Except in New York, where skateboarding was still synonymous with chilling, of a lifestyle without an end goal. After 9/11, it felt even further removed from what was happening in the skate industry at large. The spots throughout Lower Manhattan became either desolate or off-limits, which made chilling (instead of missioning into the outer boroughs) that much more appealing.

But being New York, there was, of course, an exception. Vicious Cycle, released in 2004, was a video made throughout those years that upended the attitude associated with New York. Filmed by R.B. Umali and Doug Brown for Zoo York from 2002 to 2004, it was the first video to emerge from a crew of skaters living in New York who refused to accept what was becoming the status quo for a city that dominated in most other areas of culture. The result was very much up to par with anything coming out of California or elsewhere.

In 2003, Bassett and other skaters involved in the making of the video cohabited a windowless apartment in Lower Manhattan. This is the story of the Vicious Cycle house.

Where are you from and how did you end up in New York?

I grew up in Chatham, Massachusetts, which is in Cape Cod. I started skating there, met people, and then started going to Boston a lot. From there, I started getting hooked up with Zoo stuff from Jeff Pang, and would go out to New York to visit those dudes. I went back a few times, and then on my 18th birthday, I moved to New York. That was in November of 2002.

Were you getting paid to skate at that point?

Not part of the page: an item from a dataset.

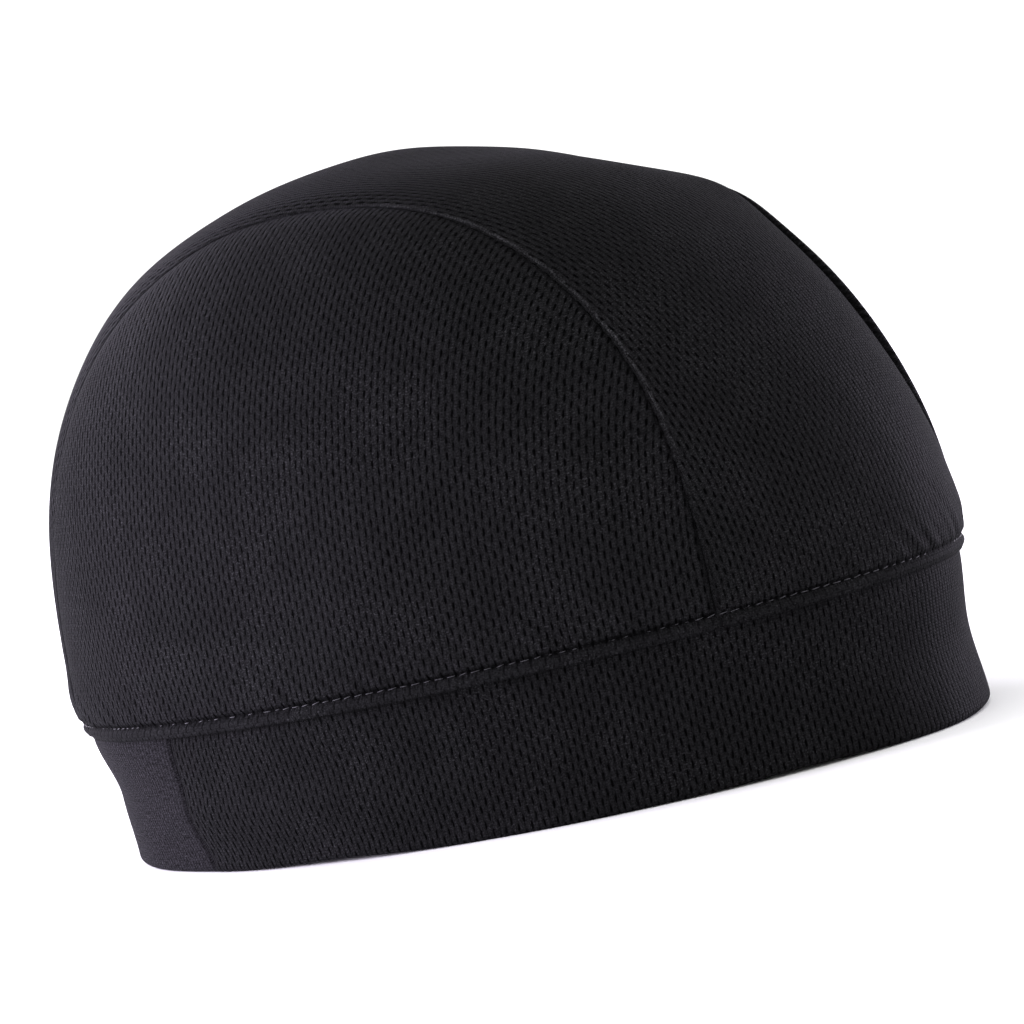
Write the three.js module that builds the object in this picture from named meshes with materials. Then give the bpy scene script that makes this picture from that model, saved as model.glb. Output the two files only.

Zoo paid for the house that I moved into, but I wasn’t getting paid.

How did the house come together?

The house was on Broadway and Fulton Street. I wanted to move to the city, so I talked Zoo into getting a house for me, Brian Brown, and Billy Rohan at the time. Billy eventually moved out, and Brian’s brother, Doug, moved in. He was the main one filming us back then. Lou [Sarowsky] would stay over a lot, too. People would always come to town and crash, whoever was around skating.